The Buddha left the jungle disappointed. He decided to sit beneath a large tree, the Bodhi Tree
(which one can go see in India today, a tree supposed to have been grown from the original in the
original spot), and he vowed not to rise until he found complete and total truth or he would give
up his life. After 49 days, at the age of 35, he realized complete enlightenment, the goal of
moksha and nirvana that the Hindus and Jains also revere. This is defined in the tradition as the
total extinction of greed (raga), hate (dosa), and delusion (moha), obtainable in this life by
anyone through overcoming duality and desire.
Philosophical Ideas of Buddhism
The Doctrine of the Middle Way: In all things, as the mind splits things into opposites
and prefers one while rejecting the other, one should always practice moderation between the
extremes. As a criticism of Jainism, this means that one should balance pain and pleasure, being
attached to neither, rather than chase pain and difficulty to liberate the self. The Buddha found
Jain practice to be immoderate: too much deemphasis of self is attachment to self hate, not
detachment from particular things (as self-hate is particular and bound up with particular things
just as much as self-love or pride is). One must love and hate the self, bringing the two together,
to find detachment from many and complete identity in the One, the All.
Doctrine of Impermanence: The Buddha taught that all things are impermanent. Thus,
everything is constantly evolving, never the same twice. Only the great All is eternal, the One to
which we all belong, but as soon as you say this it becomes a conception, a particular being
separated from other particular beings, and then is simply a temporary being in your mind.
The Buddhists, like the Jains, believe that one does not have a permanent self, and this constant
transformation is a central cause of the fear and clinging of the mind to something opposed to an
opposite in order to seek stability.
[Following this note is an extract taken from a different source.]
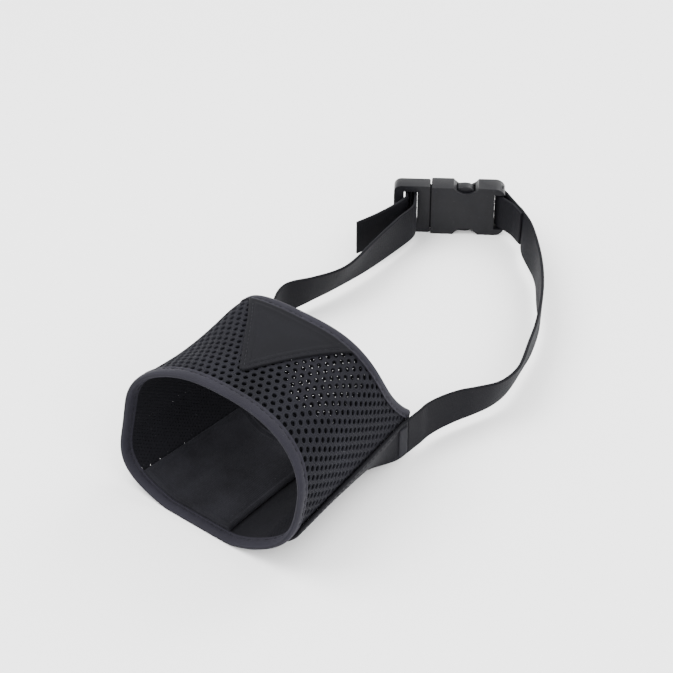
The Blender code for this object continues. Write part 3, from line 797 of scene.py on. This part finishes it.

However, because the things and views are not themselves
permanent, the mind must jump from one thing to another, seeking ideal stability in each thing
and then leaping to the next with the same hope, endlessly without rest unless wisdom is
developed and liberation achieved. The Buddhists use the metaphor of the monkey mind, of a
monkey leaping from branch to branch in a frenzy.
Codependent Arising (Pratityasamutpada): Another major teaching of Buddhism is
codependent arising of all phenomena. All things are themselves in so far as they are connected
to every other thing. Opposites, such as heat and cold or self and other, do not anchor things in
themselves or give things their true meaning, but rather all things exist dependent on all other
things. Just like Jains, Buddhists believe that because of suffering there is attachment and
bondage to particular things, to “this versus that”, such that we come to have one-sided views of
ourselves, of particular things, and of the cosmos as a whole. Growing in wisdom and
enlightenment is growing into identity with the whole, with all the sides that human minds can
cling to out of despair, anger and fear.
Tales from Zen Flesh, Zen Bones
Zen, or Chan in Chinese, is a school of Buddhism that originated not in India, but in
China, later flourishing in Korea and Japan. While Zen is not Indian, I wanted to include some
excellent Zen stories as an expression of Buddhism.
Zen Flesh, Zen Bones, compiled by Paul Reps, was one of the first books on Buddhism I
encountered in grade school. He has collected some of the most striking stories from over 700
years of the tradition.
An old woman in China had supported a monk in a hut in her yard for over twenty years. She
decided to test his progress. She told a young girl to embrace and caress him. When she did, the
monk replied, “An old tree grows on a cold rock in winter. Nowhere is there any
warmth.” When she heard this, the woman was outraged that, while he had done nothing
passionate, he had done nothing compassionate for the girl either, such as offering her kind
words, and she promptly burned down the hut.
Notice that an old woman trumps a monk in this story, and that if there is no warmth
anywhere then the monk must not mind if his hut is on fire.
Two monks were traveling in the rain down a muddy town road. Around a bend, they
found a beautiful girl in a kimono unable to cross. One offered his help, picked her up and
carried her over the mud. After the monks had reached an inn later, the second turned to him
and scolded him for dangerously becoming involved with the girl, and the first replied, “I left the
girl back there. Why are you still carrying her with you?”
Mokusen was approached by a villager who was upset with the stinginess of his
wife. Mokusen visited her, clenched his hand in a fist and asked her, “What if my hand were
always like that?” She replied that it would be deformed. Then he stretched out his open hand
and asked the same question again, and she replied again that it would be deformed. Mokusen
nodded and left.
A samurai came to Hakuin and asked whether there was in fact a heaven or a
hell. Hakuin replied that the man was as ugly as a beggar, and when the soldier raised his
sword to kill Hakuin, Hakuin said, “Here open the gates of hell.” The samurai understood, and
put his sword away. Hakuin said, “Here open the gates of paradise.”
Sengai was asked to write calligraphy for the prosperity of a rich man’s family. On a large sheet
of paper, he wrote, “Father dies, son dies, grandson dies.” The rich man became angry, but
Sengai explained that if each generation passes away in the proper order, it would be the
happiest course for the entire family.
Hogen was visited by traveling monks who were arguing about subjectivity and
objectivity. He asked them about a large stone in the yard, and whether it was inside or outside
the mind. One said that from a Buddhist viewpoint the stone was inside the mind. Hogen replied
that his head must be very heavy to carry around a stone like that around in his mind.